What's the catch with retrofitting the crossover type onto an existing home?

The crossover valve only works if a hot line and a cold line actually meet at that farthest fixture, since the valve bridges the two, so a fixture with a hot supply but no nearby cold return, or an isolated outdoor line, isn't a candidate. The valve is also thermostatic: it's set to a target temperature and opens the bridge until the water reaching it hits that mark, then closes, so someone has to choose and set that trip point for the install to behave. And because the returning hot water travels back through the cold pipe, that cold tap at the far fixture can run lukewarm for a few seconds right after a cycle before it clears back to cold.

Does hard water hurt a recirculation pump?

It can. Because a recirculation system keeps hot water moving through the loop far more than a standard setup, it exposes the pipes and the pump to more of the mineral deposition that hot water drives. Where water commonly runs well over 12 grains per gallon of hardness, that scale can build faster inside the loop and pump.
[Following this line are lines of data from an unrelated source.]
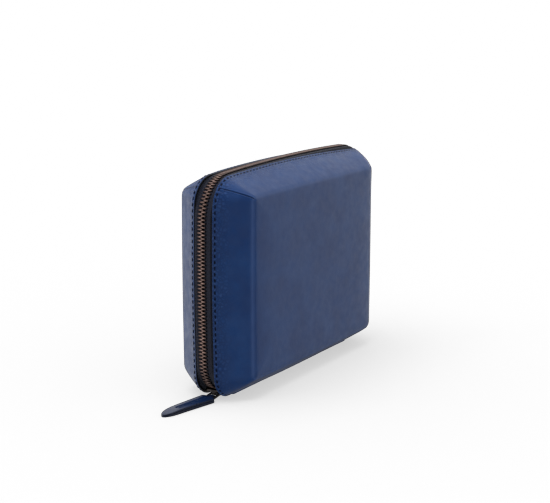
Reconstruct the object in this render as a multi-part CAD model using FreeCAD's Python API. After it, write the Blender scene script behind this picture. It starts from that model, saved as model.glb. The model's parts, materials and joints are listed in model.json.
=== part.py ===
"""Leather jewellery case: two bevelled covers joined by a zip on three sides and by a spine strip below.

X runs along the spine, Y through the case from the front cover to the back cover, and Z up.
The origin is the centre of the underside of the spine strip, which the case stands on. Millimetres.
"""
import FreeCAD, Part
import math
import os

from FreeCAD import Vector

# Overall case
GAP_HALF = 6.5            # half the width between the two covers' sewn edges
FACE_Y = 25.5             # distance of each flat face from the middle
COVER_HALF_WIDTH = 95.2   # covers at their sewn edge, at mid height
COVER_LOW = 0.2
COVER_HIGH = 140.0
FACE_HALF_WIDTH = 77.6    # the flat face inside the bevels
FACE_LOW = 12.9
FACE_HIGH = 126.8
# Bows are how far a side falls back at its corners: side, top left, top right, bottom.
# Radii are the rounded corners: top left, top right, bottom.
COVER_BOWS = (1.6, 3.2, 3.2, 1.8)
COVER_RADII = (19.0, 11.0, 16.0)
FACE_BOWS = (0.5, 0.5, 0.5, 0.5)
FACE_RADII = (3.6, 3.6, 4.0)

# Layers of each cover
LEATHER = 1.2
BOARD = 1.5
LINING = 0.8
LAYER_GAP = 0.05
BEVEL_SPREAD = 1.3        # a layer's width at the sewn edge, over its thickness
FACE_SPREAD = 0.42        # how far a layer's face draws in, over its depth
BOARD_START_Y = 12.0      # the board stops short of the sewn edge, where the zip tape is sewn in
TAPE_SEWN_Y = 11.8

# Zip
CHAIN_BOTTOM_RADIUS = 19.0
CHAIN_BOWS = (1.6, 3.8, 1.2, 0.6)      # the zip stands proud of the covers at the top right
CHAIN_RADII = (26.0, 16.0, CHAIN_BOTTOM_RADIUS)
CORNER_DRAW_X = 0.82      # how far the bowed sides bring the lower rounds in and up
CORNER_DRAW_Z = 0.4
CHAIN_LOW = 5.2           # the chain is set in above the spine strip, so the slider clears the floor
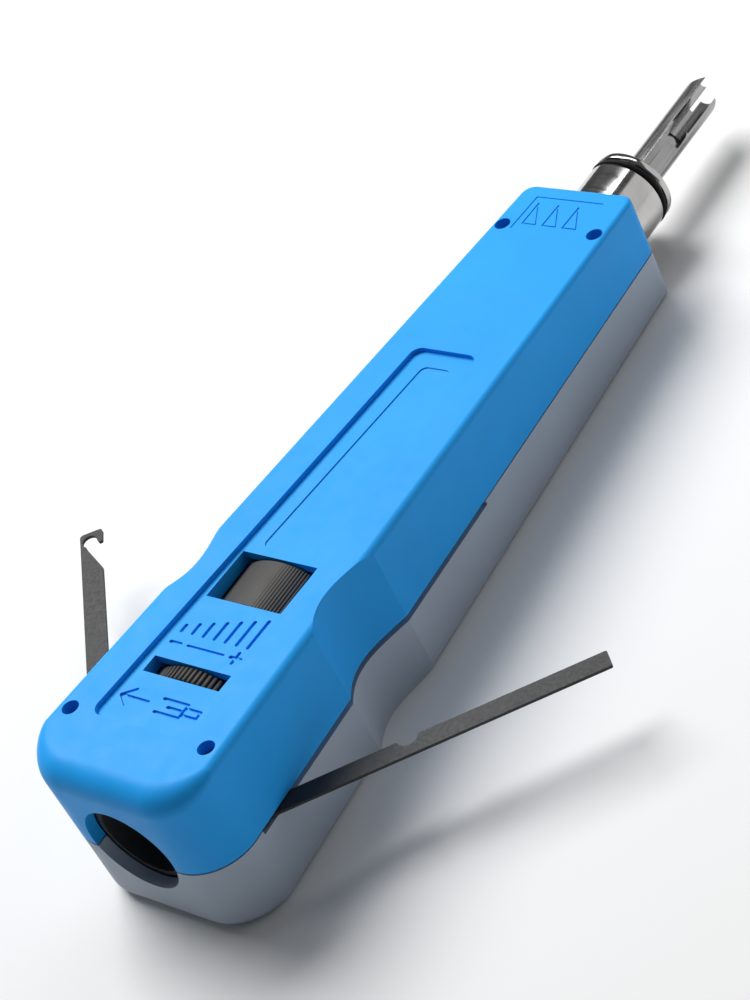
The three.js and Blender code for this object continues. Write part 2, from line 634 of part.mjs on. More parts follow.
const latchSpring = place('latch_spring', LOOKS.spring,
  coil({ x0: 0, x1: 1.6, mean: 1.5, wire: 0.2, coils: 2.5 }, 8));
latchSpring.rotation.y = -Math.PI / 2;
latchSpring.position.set((LATCH.x0 + LATCH.x1) / 2, 0, AXIS_Z - 6.8);
const returnSpring = place('return_spring', LOOKS.spring, coil(RETURN_SPRING, 9));
returnSpring.position.z = AXIS_Z;
place('front_bushing', LOOKS.brass, ring(BUSHING.inner, BUSHING.outer, BUSHING.x0, BUSHING.x1, 40));
place('blade_holder', LOOKS.chrome, bladeHolder());
const oring = new THREE.TorusGeometry(ORING.mean, ORING.wire, 8, 28);
oring.rotateY(Math.PI / 2).translate(ORING.x, 0, AXIS_Z);
place('holder_oring', LOOKS.rubber, solidFrom(oring));
place('retaining_ring', LOOKS.chrome,
  ring(RETAINER.inner, RETAINER.outer, RETAINER.x0, RETAINER.x1, 40));
place('punch_blade', LOOKS.steel, punchBlade());
const ball = new THREE.SphereGeometry(DETENT.ball, 12, 8);
ball.translate(DETENT.x, 0, AXIS_Z + BLADE.radius - 0.45 + DETENT.ball + 0.1);
place('blade_detent_ball', LOOKS.steel, solidFrom(ball));
const detentSpring = place('blade_detent_spring', LOOKS.spring,
  coil({ x0: 0, x1: 1.3, mean: 0.8, wire: 0.15, coils: 2.5 }, 8));
detentSpring.rotation.y = -Math.PI / 2;
detentSpring.position.set(DETENT.x, 0, AXIS_Z + BLADE.radius - 0.45 + 2 * DETENT.ball + 0.2);

export default part;
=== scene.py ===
import json
import math

import bmesh
import bpy
from mathutils import Matrix, Vector


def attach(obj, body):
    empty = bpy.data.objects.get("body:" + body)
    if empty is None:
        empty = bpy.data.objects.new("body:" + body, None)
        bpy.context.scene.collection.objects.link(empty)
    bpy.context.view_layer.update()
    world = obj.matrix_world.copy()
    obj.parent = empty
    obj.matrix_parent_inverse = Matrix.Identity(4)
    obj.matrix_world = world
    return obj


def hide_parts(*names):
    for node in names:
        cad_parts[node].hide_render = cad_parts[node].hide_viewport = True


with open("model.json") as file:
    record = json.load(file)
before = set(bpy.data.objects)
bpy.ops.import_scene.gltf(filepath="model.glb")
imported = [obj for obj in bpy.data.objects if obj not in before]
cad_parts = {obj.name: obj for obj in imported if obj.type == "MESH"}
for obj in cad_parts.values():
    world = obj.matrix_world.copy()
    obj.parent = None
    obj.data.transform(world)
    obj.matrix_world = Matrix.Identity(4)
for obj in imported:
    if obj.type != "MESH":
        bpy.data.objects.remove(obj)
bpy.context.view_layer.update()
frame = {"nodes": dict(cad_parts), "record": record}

# Looks of an impact punch down tool. Shapes are drawn in the tool frame, in millimetres: +X along
# the blade axis from the rear face, +Z out of the blue cover, z = 0 where the two covers meet.
JOINTS = {joint["name"]: joint for joint in frame["record"]["behaviour"]["joints"]}
MM = 0.001

# ------------------------------------------------------------------ driving dimensions, as in the CAD
HANDLE_LENGTH = 146.2
REAR_HALF_WIDTH = 18.3
FRONT_HALF_WIDTH = 11.95
# Two cubic curves, end to end: the finger scoop's plan from its rear edge to its front edge.
SCOOP = [(37.5, 17.44), (40, 15.6), (42.6, 14.05), (46.2, 14.05),
         (49.4, 14.05), (52.6, 15.1), (57.3, 16.38)]
REAR_CORNER = 9.2
FRONT_CORNER = 2.6
TOP_HEIGHT = (17.79, 12.13)
BOTTOM_HEIGHT = (14.62, 9.71)
EDGE_FILLET = 0.9
REAR_FILLET = 4.6
GREY_REAR_FILLET = 3.0
WALL = 2.2
ROOF = 2.5
POST_RADIUS = 3.1
PARTING_GAP = 0.15
AXIS_Z = 1.9
SCREW_REAR = (12.65, 14.8)
SCREW_FRONT = (134.9, 10.07)
SCREW_HOLE = 1.5
COUNTERBORE = 1.95
COUNTERBORE_DEPTH = 2.6
SCREW = {"head": 1.7, "shank": 1.15, "outer_face": 1.7, "inner_face": 0.3, "end": 2.0,
         "cross": 0.25, "cross_floor": 1.0}
PANEL = {"x0": 12.8, "x1": 101.7, "rear": 10.5, "front": 6.9, "depth": 0.9, "corner": 2.0}
RECESS = {"x0": 52.9, "x1": 98.2, "rear": 5.4, "front": 3.2, "corner": 1.3, "depth": 0.22}
IMPACT_WINDOW = (40.6, 51.1, 8.1)    # start, end, half width
WHEEL_WINDOW = (23.5, 26.9, 8.3)
WINDOW_FLOOR = 8.0
GUARD = {"thick": 1.7, "over": 1.2}   # walls beside the windows
SLOT = {"hook_x0": 7.6, "spudger_x0": 11.3, "x1": 82.7, "inner": 10.4, "floor": -0.95, "eye": 3.35}
STRIP_TOP = -0.1
STRIP_THICKNESS = 0.6
EYE_RADIUS = 3.0
EYE_BORE = 2.1
HOOK_ANGLE = 42.2
SPUDGER_ANGLE = -42.8
HOOK = {"inner": 0.4, "outer": 4.5, "end": 63.35}
SPUDGER = {"low": -0.9, "high": 2.7, "end": 60.6, "corner": 0.3, "nick": 27.0, "nick_radius": 1.9}
DRUM = {"x0": 40.9, "x1": 50.8, "radius": 11.6, "raised": 12.95, "from": -92, "to": 41,
        "hub": 9.4, "hub_x0": 38.0, "hub_x1": 52.4}
WHEEL = {"x0": 23.8, "x1": 26.6, "radius": 11.7, "raised": 13.8, "from": -85, "to": 45, "teeth": 88}
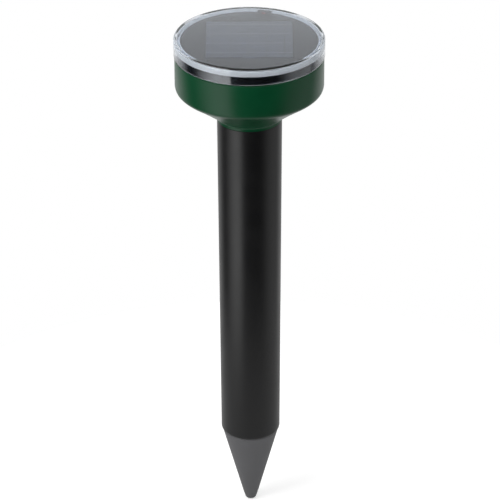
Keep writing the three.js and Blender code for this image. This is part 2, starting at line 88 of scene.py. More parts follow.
# %% [markdown]
# ## Helpers for shape
# Most of the object is round, so most pieces are a profile carried round the upright axis. The
# others are a profile carried along a path, for wires and springs, or a rounded outline stacked
# in layers, for blocks. All of them fill one grid of points, which one function turns to a mesh.

# %% A grid of points becomes a closed mesh
def mesh_from_grid(name, points, wrap_u=True, wrap_v=True, caps=False):
    """A mesh from points[u, v]. Each face joins neighbours in u and in v; a wrapped direction
    joins its last row to its first, and caps closes both ends of u with one face each."""
    rows, cols = points.shape[:2]
    index = np.arange(rows * cols).reshape(rows, cols)
    u = np.arange(rows if wrap_u else rows - 1)
    v = np.arange(cols if wrap_v else cols - 1)
    a = index[np.ix_(u, v)]
    b = index[np.ix_((u + 1) % rows, v)]
    c = index[np.ix_((u + 1) % rows, (v + 1) % cols)]
    d = index[np.ix_(u, (v + 1) % cols)]
    faces = np.stack([a, b, c, d], axis=-1).reshape(-1, 4).tolist()
    if caps:
        faces += [index[0][::-1].tolist(), index[-1].tolist()]
    mesh = bpy.data.meshes.new(name)
    mesh.from_pydata((points.reshape(-1, 3) * MM).tolist(), [], faces)
    tidy = bmesh.new()
    tidy.from_mesh(mesh)
    bmesh.ops.remove_doubles(tidy, verts=tidy.verts, dist=1e-7)
    bmesh.ops.dissolve_degenerate(tidy, edges=tidy.edges, dist=1e-8)
    bmesh.ops.recalc_face_normals(tidy, faces=tidy.faces)
    tidy.to_mesh(mesh)
    tidy.free()
    return mesh


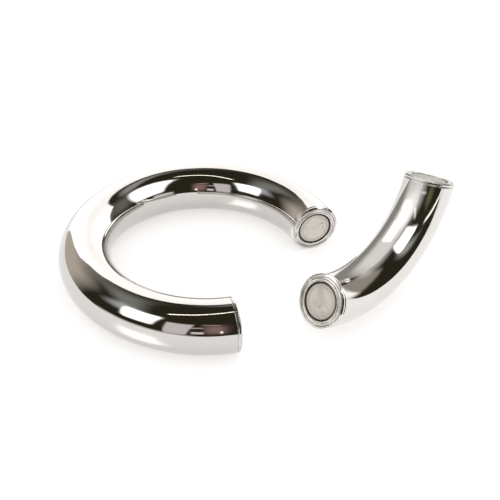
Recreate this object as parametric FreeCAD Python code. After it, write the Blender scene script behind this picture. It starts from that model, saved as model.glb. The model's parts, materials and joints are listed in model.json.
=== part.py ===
"""Two-piece magnetic ring, in millimetres, +Z up.

A bent steel tube forms three quarters of a ring and lies flat. A shorter length of the same
tube closes the ring. It lies apart, standing on its convex back. Each of the four tube ends
is closed by a turned steel cap, and each cap holds a disc magnet in a glue-lined pocket.

The origin is at the bottom centre of the whole object's box. The ring lies in the XY plane,
with its opening towards +X and -Y.
"""
import FreeCAD, Part
import math
import os

from FreeCAD import Placement, Rotation, Vector

# Ring and tube
RING_RADIUS = 35.0            # to the tube's centreline: 85 mm outside, 55 mm inside
TUBE_RADIUS = 7.5             # 15 mm outside diameter
TUBE_WALL = 1.5
OPENING_START = -73.1         # ring's front face, degrees about +Z from +X
OPENING_END = 20.9            # ring's back face
FACE_CLEARANCE = 0.1          # left at each joint when the ring is closed

# Where the closing piece stands, measured from the ring's axis
CLOSER_X = 40.0
CLOSER_Y = -13.4
CLOSER_HEADING = -44.5        # degrees, direction its bend axis points in plan
CLOSER_LEAN = 7.1             # degrees, bend axis above horizontal
CLOSER_ROLL = 21.6            # degrees, rocked along its back from level

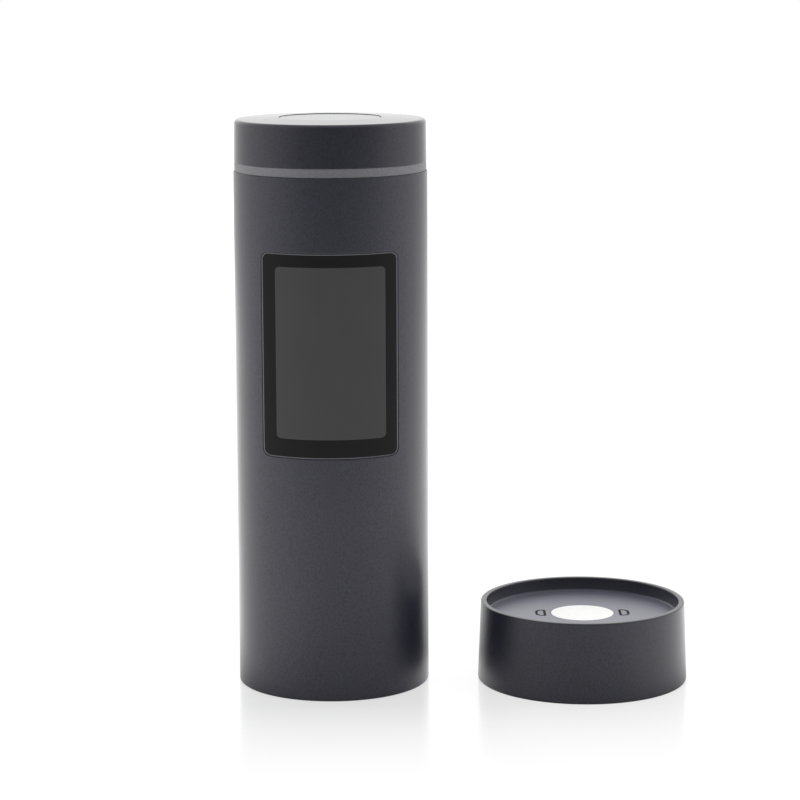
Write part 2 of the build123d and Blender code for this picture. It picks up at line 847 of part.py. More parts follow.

A water softener and periodic maintenance both help protect the components and extend their service life.

How smart can the controls get, and why favor on-demand over always-on?

Beyond a basic 24-hour timer that just clicks the pump on during set hours, newer controllers add real intelligence. A motion sensor in the bathroom can start a loop the moment you walk in, so hot water is arriving by the time you reach the tap. A smartphone app lets you trigger a cycle from bed or track when the pump runs. Some learning controllers watch your household's actual pattern over a week or two and predict your usage, pre-warming the loop right before your usual shower without you touching anything. The reason any of these beats always-on comes down to duty cycle: an on-demand trigger runs the pump for a short burst a handful of times a day instead of every hour of the night, which cuts both energy use and the standby heat lost from a loop kept hot 24/7, and it spares the pump and check valve thousands of idle-hour cycles that shorten their life.